The previous example used the same Impala function name as the name of the class. This example shows how the Impala function name is independent of the underlying Java class or function names. A second CREATE FUNCTION statement results in a set of overloaded functions all named my_func, to go along with the overloaded functions all named testudf.

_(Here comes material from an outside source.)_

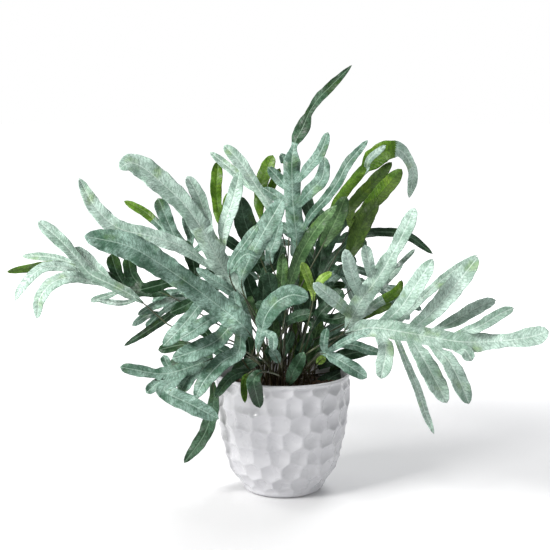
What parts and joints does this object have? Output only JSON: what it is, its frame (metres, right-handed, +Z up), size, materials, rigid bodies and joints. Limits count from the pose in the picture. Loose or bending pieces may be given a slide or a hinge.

create function my_func location '/user/impala/udfs/udf-examples-cdh570.jar'
  symbol='com.cloudera.impala.TestUdf';

show functions;
+-------------+---------------------------------------+-------------+---------------+
| return type | signature                             | binary type | is persistent |
+-------------+---------------------------------------+-------------+---------------+
| BIGINT      | my_func(BIGINT)                       | JAVA        | true          |
| BOOLEAN     | my_func(BOOLEAN)                      | JAVA        | true          |
| BOOLEAN     | my_func(BOOLEAN, BOOLEAN)             | JAVA        | true          |
...
| BIGINT      | testudf(BIGINT)                       | JAVA        | true          |
| BOOLEAN     | testudf(BOOLEAN)                      | JAVA        | true          |
| BOOLEAN     | testudf(BOOLEAN, BOOLEAN)             | JAVA        | true          |
...

The corresponding DROP FUNCTION statement with no signature drops all the overloaded functions with that name.


drop function my_func;
show functions;
+-------------+---------------------------------------+-------------+---------------+
| return type | signature                             | binary type | is persistent |
+-------------+---------------------------------------+-------------+---------------+
| BIGINT      | testudf(BIGINT)                       | JAVA        | true          |
| BOOLEAN     | testudf(BOOLEAN)                      | JAVA        | true          |
| BOOLEAN     | testudf(BOOLEAN, BOOLEAN)             | JAVA        | true          |
...

The signatureless CREATE FUNCTION syntax for Java UDFs ensures that the functions shown in this example remain available after the Impala service (specifically, the Catalog Server) are restarted.